AI/ML pipeline script

The automated AI/ML pipeline script can be divided into 5 steps:

  1. Create: Create container computing resources.
  2. Put Data: Upload related files to the container.
  3. Execution: Execute the program.
  4. Collect Data: Collect the results of progam execution.
  5. Garbage Collection: Recycle used computing resources.

Please refer to the steps below to create and execute a pipeline script.

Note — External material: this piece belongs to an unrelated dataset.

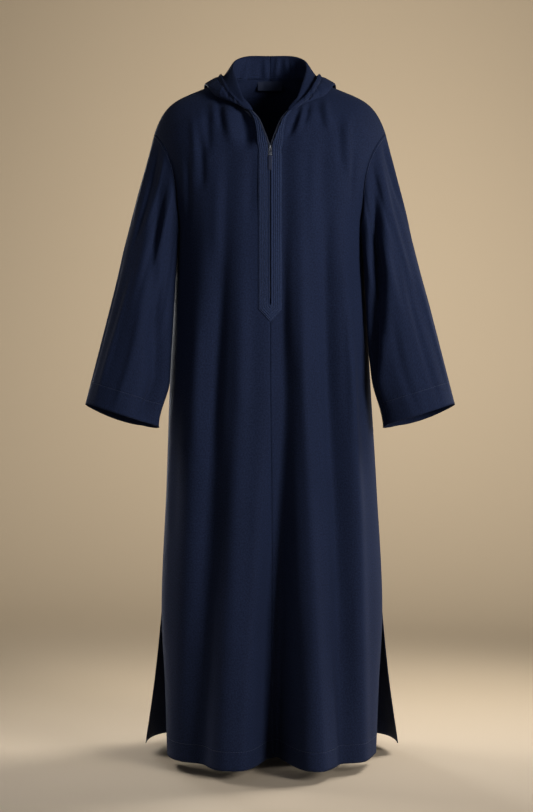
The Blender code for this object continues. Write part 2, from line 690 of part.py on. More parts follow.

Step 1. Create pipeline script

  • Enter the following command to edit pipeline script.
vi AI_ML.sh
  • Enter i to enter the editing mode, and paste the following example script into AI_ML.sh. The content can be modified according to your computing program, and you can also choose to create a larger container.
TWCC_CLI_CMD=/usr/local/bin/twccli

echo "1. Creating CCS" # Create Interactive Container
$TWCC_CLI_CMD mk ccs -gpu 1 -wait -json > ccs_res.log
CCS_ID=$(cat ccs_res.log | jq '.id')

echo "2. CCS ID:" $CCS_ID # Interactive Container's ID

echo "3. Checking GPU" # Viewing GPU status
ssh -t -o "StrictHostKeyChecking=no" `$TWCC_CLI_CMD ls ccs -gssh -s $CCS_ID` "/bin/bash --login -c nvidia-smi"

echo "4. RUN GPU" # Executing computing program
ssh -t -o "StrictHostKeyChecking=no" `$TWCC_CLI_CMD ls ccs -gssh -s $CCS_ID` "cd gpu-burn;/bin/bash --login -c './gpu_burn 150'"
# You may modified "cd gpu-burn;/bin/bash --login -c './gpu_burn 150'" according to your program.

echo "5. GC GPU" # Delete Interactive Container
$TWCC_CLI_CMD rm ccs -f -s $CCS_ID

echo "6. Checking CCS" # View container status
$TWCC_CLI_CMD ls ccs
  • Press Esc key and enter :wq! to save.
info
  • Step echo "4. RUN GPU" depends on your program. You may modify this part of the script. "cd gpu-burn;/bin/bash --login -c './gpu_burn 150'"

Step 2. Execute the pipeline script

  • Enter the following command to execute the pipeline script.
bash AI_ML.sh
  • Script execution screen is as follows. The container will be created automatically, the GPU burn program will be executed, and the container will be deleted automatically.